Der Stimmung beim Abschlussbankett und beim Rückflug, auf dem sich Karsten Kohlhaas zwischenzeitlich als kellnernder Flugbegleiter versuchte, tat das keinen Abbruch. An die in Spanien bei solchen Anlässen wohl obligatorische „Serviettenschlacht“ erinnern sich alle Beteiligten. HaDe Schmitz erinnert sich auch an eine mehr oder weniger stimmungsvolle Gesangseinlage: Auf die kantabrische „Nationalhymne“ antworteten die Dormagener, energisch von den Gastgebern zum Singen aufgefordert, mit einem inbrünstig vorgetragenen „Marmor, Stein und Eisen bricht“ – „was Besseres fiel uns auf die Schnelle nicht ein.“

Und hier zum Zungeschnalzen die Aufstellung der wohl besten Dormagener Handball-Mannschaft aller Zeiten nebst Endspiel-Toren (es fehlte in beiden Finalspielen der verletzte Robert Andersson): Andreas Thiel, Christopher Klemme (im Tor); Christian Fitzek, Joachim Sproß (6), Karsten Kohlhaas (4), Dieter Springel (7/3), Michael Klemm (5/2), Klaus Dyllong, Maik Handschke (6), Matthias Schmidt (7), Norbert Nowak (2), Jörg Scheuermann (7).

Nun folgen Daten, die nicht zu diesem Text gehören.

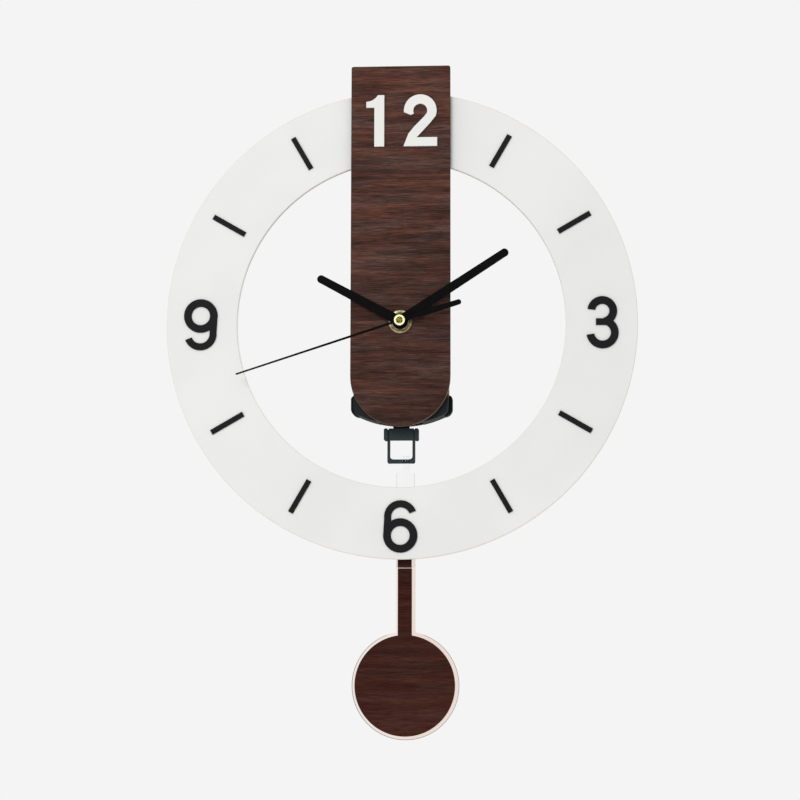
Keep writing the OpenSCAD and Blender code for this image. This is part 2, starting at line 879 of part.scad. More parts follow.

Der lange Rückraumshooter Matthias Schmidt erzielte in der Finalserie gegen Santander sieben Tore für Dormagen.

Der lange Rückraumshooter Matthias Schmidt erzielte in der Finalserie gegen Santander sieben Tore für Dormagen.

Foto: Andreas Woitschützke/Woitschützke, Andreas (woi)

Und noch etwas zum Zungeschnalzen: Fast der komplette Kader ist der Einladung zum „Europapokal-Jubiläum“ gefolgt, das der TSV Bayer am Freitag (26., 19.30 Uhr) in Verbindung mit seinem Zweitliga-Heimspiel gegen TuSEM Essen feiert. Unmittelbar nach dem Schlusspfiff werden die „Helden von damals“ geehrt – und sich danach bestimmt noch lange eine Menge zu erzählen haben.